**GIVEN INFORMATION:**
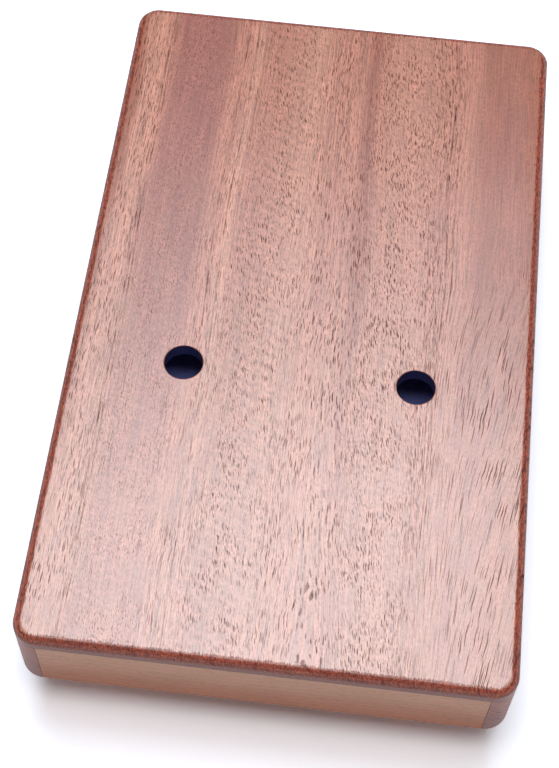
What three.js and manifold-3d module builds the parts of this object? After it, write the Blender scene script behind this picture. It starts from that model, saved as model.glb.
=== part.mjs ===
// A seventeen-key thumb piano on a hollow wooden box, lying face down with its back up.
// Lengths are millimetres. X runs across the box, Y along it towards the bridge end, Z up.
// Z = 0 is the surface that it lies on: the screw heads and the tips of the tines touch it.

import * as THREE from 'three';
import { mergeVertices } from 'three/addons/utils/BufferGeometryUtils.js';
import Module from 'manifold-3d';

const wasm = await Module();
wasm.setup();

// Box
const boxLength = 200;
const boxWidth = 120;
const cornerRadius = 6;
const railHeight = 20;
const sideRailThickness = 6;
const endRailThickness = 8;
const railEdgeRound = 1;
const backThickness = 4.2;
const backEdgeRound = 2.2;
const faceThickness = 3.5;
const rabbetWidth = 3;
const rabbetCornerRadius = 4;
const blockHeight = 10;
const blockLength = 40;

// Holes in the two plates, placed from the near end
const fingerHoleDiameter = 10;
const fingerHoleSpacing = 60;
const fingerHoleFromNearEnd = 80;
const soundHoleDiameter = 34;
const soundHoleFromNearEnd = 48;
const soundHoleChamfer = 0.8;

// Bridges, placed from the far end
const saddleFromFarEnd = 48;
const barFromSaddle = 9;
const rearRodFromSaddle = 18;
const bridgeWidth = 106;
const bridgeHeight = 6;
const bridgeBevel = 0.6;
const saddleBridgeBase = 12;
const saddleBridgeCrest = 6;
const rearBridgeBase = 9;
const rearBridgeCrest = 6;

// Rods and the pressure bar
const rodDiameter = 3;
const rodLength = 104;
const rodProud = 1.7;
const barDiameter = 4.5;
const barLength = 105;
const rodChamfer = 0.4;

// Tines
const tineCount = 17;
const tinePitch = 6.2;
const tineWidth = 3.5;
const tineThickness = 0.9;
const tipWidth = 4.7;
const tipThickness = 0.6;
const longestSpeakingLength = 66;
const straightRun = 4.5;
const tipFlare = 14;
const tailOverhang = 10;
const tailRound = 1;

// Screws through the pressure bar
const screwDiameter = 2;
const screwHeadDiameter = 4.2;
const screwHeadHeight = 1.5;
const screwHeadEdge = 0.5;
const screwDepthInBlock = 8;
const screwPoint = 3;
// Where each screw stands along the row of tines, with whole tines on both sides of it
const screwPlaceShares = [2, 6, 11, 15].map((count) => count / tineCount);

// Gaps and the overrun of cuts
const glueLine = 0.1;
const clearance = 0.3;
const overrun = 1;

// A tine half as long sounds two octaves higher
const majorScaleSemitones = [0, 2, 4, 5, 7, 9, 11];
const semitonesPerOctave = 12;
const semitonesPerHalving = 24;

// How a tine leaves the straight line: a long rise and a curl at its tip
const curlShare = 0.3;
const risePower = 1.25;
const curlPower = 6;

// Smoothness of round forms
const cornerSegments = 8;
const edgeSegments = 4;
const holeSegments = 32;
const soundHoleSegments = 64;
const rodSegments = 24;
const screwSegments = 12;
const riseSteps = 9;
const tipSteps = 4;
const tipRoundShare = 0.94;

// Heights are counted from the outer side of the face plate towards the surface that the box lies on
const rodCrest = glueLine + bridgeHeight + rodProud;
const tineInner = rodCrest + clearance;
const tineOuter = tineInner + tineThickness;
const barInner = tineOuter + clearance;
const headInner = barInner + barDiameter + glueLine;
const standHeight = headInner + screwHeadHeight;

// Places along the box
const saddleY = boxLength / 2 - saddleFromFarEnd;
const barY = saddleY + barFromSaddle;
const rearRodY = saddleY + rearRodFromSaddle;
const fingerHoleY = fingerHoleFromNearEnd - boxLength / 2;
const soundHoleY = soundHoleFromNearEnd - boxLength / 2;
const screwXs = screwPlaceShares.map((share) => (share - 1 / 2) * tineCount * tinePitch);

const woods = {
  back: { color: 0xb98272, roughness: 0.42, metalness: 0 },
  side: { color: 0x7d4c42, roughness: 0.45, metalness: 0 },
  end: { color: 0xc59f7c, roughness: 0.5, metalness: 0 },
  bridge: { color: 0x6b3f33, roughness: 0.5, metalness: 0 },
  block: { color: 0xcdb08a, roughness: 0.8, metalness: 0 },
};
const metals = {
  tine: { color: 0xc9ccce, roughness: 0.28, metalness: 1 },
  rod: { color: 0xd4d6d8, roughness: 0.16, metalness: 1 },
  screw: { color: 0xb9bbbd, roughness: 0.3, metalness: 1 },
};

const kalimba = new THREE.Group();

function addMesh(parent, name, geometry, finish) {
  const mesh = new THREE.Mesh(geometry, new THREE.MeshStandardMaterial(finish));
  mesh.name = name;
  parent.add(mesh);
  return mesh;
}

function toSolid(geometry) {
  geometry.deleteAttribute('normal');
  geometry.deleteAttribute('uv');
  const merged = mergeVertices(geometry);
  const vertProperties = Float32Array.from(merged.attributes.position.array);
  const triVerts = Uint32Array.from(merged.index.array);
  return new wasm.Manifold(new wasm.Mesh({ numProp: 3, vertProperties, triVerts }));
}

function toGeometry(solid) {
  const { vertProperties, triVerts } = solid.getMesh();
  const geometry = new THREE.BufferGeometry();
  geometry.setAttribute('position', new THREE.BufferAttribute(vertProperties, 3));
  geometry.setIndex(new THREE.BufferAttribute(triVerts, 1));
  geometry.computeVertexNormals();
  return geometry;
}

// Skins a stack of rings, each anticlockwise when seen from the last ring's side
function loft(rings) {
  const sides = rings[0].length;
  const last = (rings.length - 1) * sides;
  const faces = [];
  for (let start = 0; start < last; start += sides) {
    for (let side = 0; side < sides; side += 1) {
      const here = start + side;
      const beside = start + (side + 1) % sides;
      faces.push(here, beside, beside + sides, here, beside + sides, here + sides);
    }
  }
  for (let side = 1; side + 1 < sides; side += 1) {
    faces.push(0, side + 1, side, last, last + side, last + side + 1);
  }
  const geometry = new THREE.BufferGeometry().setFromPoints(rings.flat());
  geometry.setIndex(faces);
  geometry.computeVertexNormals();
  return geometry;
}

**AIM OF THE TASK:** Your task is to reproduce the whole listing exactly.

**RESULT FOR THIS EXERCISE:**
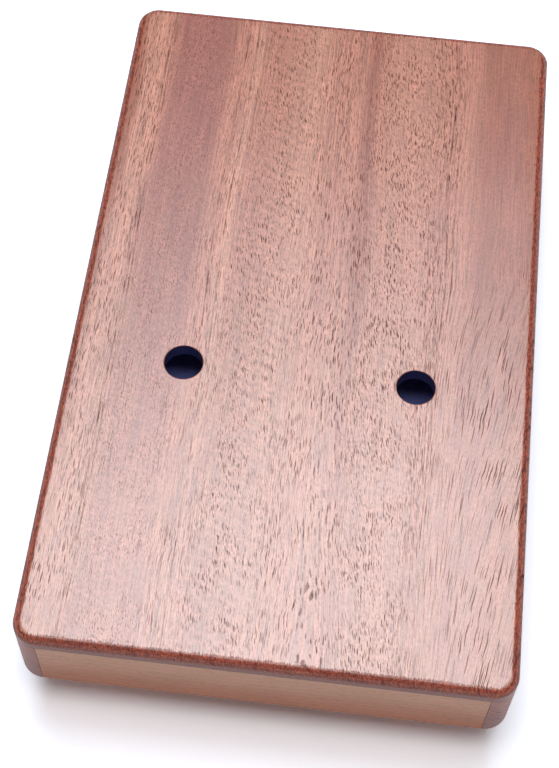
What three.js and manifold-3d module builds the parts of this object? After it, write the Blender scene script behind this picture. It starts from that model, saved as model.glb.
=== part.mjs ===
// A seventeen-key thumb piano on a hollow wooden box, lying face down with its back up.
// Lengths are millimetres. X runs across the box, Y along it towards the bridge end, Z up.
// Z = 0 is the surface that it lies on: the screw heads and the tips of the tines touch it.

import * as THREE from 'three';
import { mergeVertices } from 'three/addons/utils/BufferGeometryUtils.js';
import Module from 'manifold-3d';

const wasm = await Module();
wasm.setup();

// Box
const boxLength = 200;
const boxWidth = 120;
const cornerRadius = 6;
const railHeight = 20;
const sideRailThickness = 6;
const endRailThickness = 8;
const railEdgeRound = 1;
const backThickness = 4.2;
const backEdgeRound = 2.2;
const faceThickness = 3.5;
const rabbetWidth = 3;
const rabbetCornerRadius = 4;
const blockHeight = 10;
const blockLength = 40;

// Holes in the two plates, placed from the near end
const fingerHoleDiameter = 10;
const fingerHoleSpacing = 60;
const fingerHoleFromNearEnd = 80;
const soundHoleDiameter = 34;
const soundHoleFromNearEnd = 48;
const soundHoleChamfer = 0.8;

// Bridges, placed from the far end
const saddleFromFarEnd = 48;
const barFromSaddle = 9;
const rearRodFromSaddle = 18;
const bridgeWidth = 106;
const bridgeHeight = 6;
const bridgeBevel = 0.6;
const saddleBridgeBase = 12;
const saddleBridgeCrest = 6;
const rearBridgeBase = 9;
const rearBridgeCrest = 6;

// Rods and the pressure bar
const rodDiameter = 3;
const rodLength = 104;
const rodProud = 1.7;
const barDiameter = 4.5;
const barLength = 105;
const rodChamfer = 0.4;

// Tines
const tineCount = 17;
const tinePitch = 6.2;
const tineWidth = 3.5;
const tineThickness = 0.9;
const tipWidth = 4.7;
const tipThickness = 0.6;
const longestSpeakingLength = 66;
const straightRun = 4.5;
const tipFlare = 14;
const tailOverhang = 10;
const tailRound = 1;

// Screws through the pressure bar
const screwDiameter = 2;
const screwHeadDiameter = 4.2;
const screwHeadHeight = 1.5;
const screwHeadEdge = 0.5;
const screwDepthInBlock = 8;
const screwPoint = 3;
// Where each screw stands along the row of tines, with whole tines on both sides of it
const screwPlaceShares = [2, 6, 11, 15].map((count) => count / tineCount);

// Gaps and the overrun of cuts
const glueLine = 0.1;
const clearance = 0.3;
const overrun = 1;

// A tine half as long sounds two octaves higher
const majorScaleSemitones = [0, 2, 4, 5, 7, 9, 11];
const semitonesPerOctave = 12;
const semitonesPerHalving = 24;

// How a tine leaves the straight line: a long rise and a curl at its tip
const curlShare = 0.3;
const risePower = 1.25;
const curlPower = 6;

// Smoothness of round forms
const cornerSegments = 8;
const edgeSegments = 4;
const holeSegments = 32;
const soundHoleSegments = 64;
const rodSegments = 24;
const screwSegments = 12;
const riseSteps = 9;
const tipSteps = 4;
const tipRoundShare = 0.94;

// Heights are counted from the outer side of the face plate towards the surface that the box lies on
const rodCrest = glueLine + bridgeHeight + rodProud;
const tineInner = rodCrest + clearance;
const tineOuter = tineInner + tineThickness;
const barInner = tineOuter + clearance;
const headInner = barInner + barDiameter + glueLine;
const standHeight = headInner + screwHeadHeight;

// Places along the box
const saddleY = boxLength / 2 - saddleFromFarEnd;
const barY = saddleY + barFromSaddle;
const rearRodY = saddleY + rearRodFromSaddle;
const fingerHoleY = fingerHoleFromNearEnd - boxLength / 2;
const soundHoleY = soundHoleFromNearEnd - boxLength / 2;
const screwXs = screwPlaceShares.map((share) => (share - 1 / 2) * tineCount * tinePitch);

const woods = {
  back: { color: 0xb98272, roughness: 0.42, metalness: 0 },
  side: { color: 0x7d4c42, roughness: 0.45, metalness: 0 },
  end: { color: 0xc59f7c, roughness: 0.5, metalness: 0 },
  bridge: { color: 0x6b3f33, roughness: 0.5, metalness: 0 },
  block: { color: 0xcdb08a, roughness: 0.8, metalness: 0 },
};
const metals = {
  tine: { color: 0xc9ccce, roughness: 0.28, metalness: 1 },
  rod: { color: 0xd4d6d8, roughness: 0.16, metalness: 1 },
  screw: { color: 0xb9bbbd, roughness: 0.3, metalness: 1 },
};

const kalimba = new THREE.Group();

function addMesh(parent, name, geometry, finish) {
  const mesh = new THREE.Mesh(geometry, new THREE.MeshStandardMaterial(finish));
  mesh.name = name;
  parent.add(mesh);
  return mesh;
}

function toSolid(geometry) {
  geometry.deleteAttribute('normal');
  geometry.deleteAttribute('uv');
  const merged = mergeVertices(geometry);
  const vertProperties = Float32Array.from(merged.attributes.position.array);
  const triVerts = Uint32Array.from(merged.index.array);
  return new wasm.Manifold(new wasm.Mesh({ numProp: 3, vertProperties, triVerts }));
}

function toGeometry(solid) {
  const { vertProperties, triVerts } = solid.getMesh();
  const geometry = new THREE.BufferGeometry();
  geometry.setAttribute('position', new THREE.BufferAttribute(vertProperties, 3));
  geometry.setIndex(new THREE.BufferAttribute(triVerts, 1));
  geometry.computeVertexNormals();
  return geometry;
}

// Skins a stack of rings, each anticlockwise when seen from the last ring's side
function loft(rings) {
  const sides = rings[0].length;
  const last = (rings.length - 1) * sides;
  const faces = [];
  for (let start = 0; start < last; start += sides) {
    for (let side = 0; side < sides; side += 1) {
      const here = start + side;
      const beside = start + (side + 1) % sides;
      faces.push(here, beside, beside + sides, here, beside + sides, here + sides);
    }
  }
  for (let side = 1; side + 1 < sides; side += 1) {
    faces.push(0, side + 1, side, last, last + side, last + side + 1);
  }
  const geometry = new THREE.BufferGeometry().setFromPoints(rings.flat());
  geometry.setIndex(faces);
  geometry.computeVertexNormals();
  return geometry;
}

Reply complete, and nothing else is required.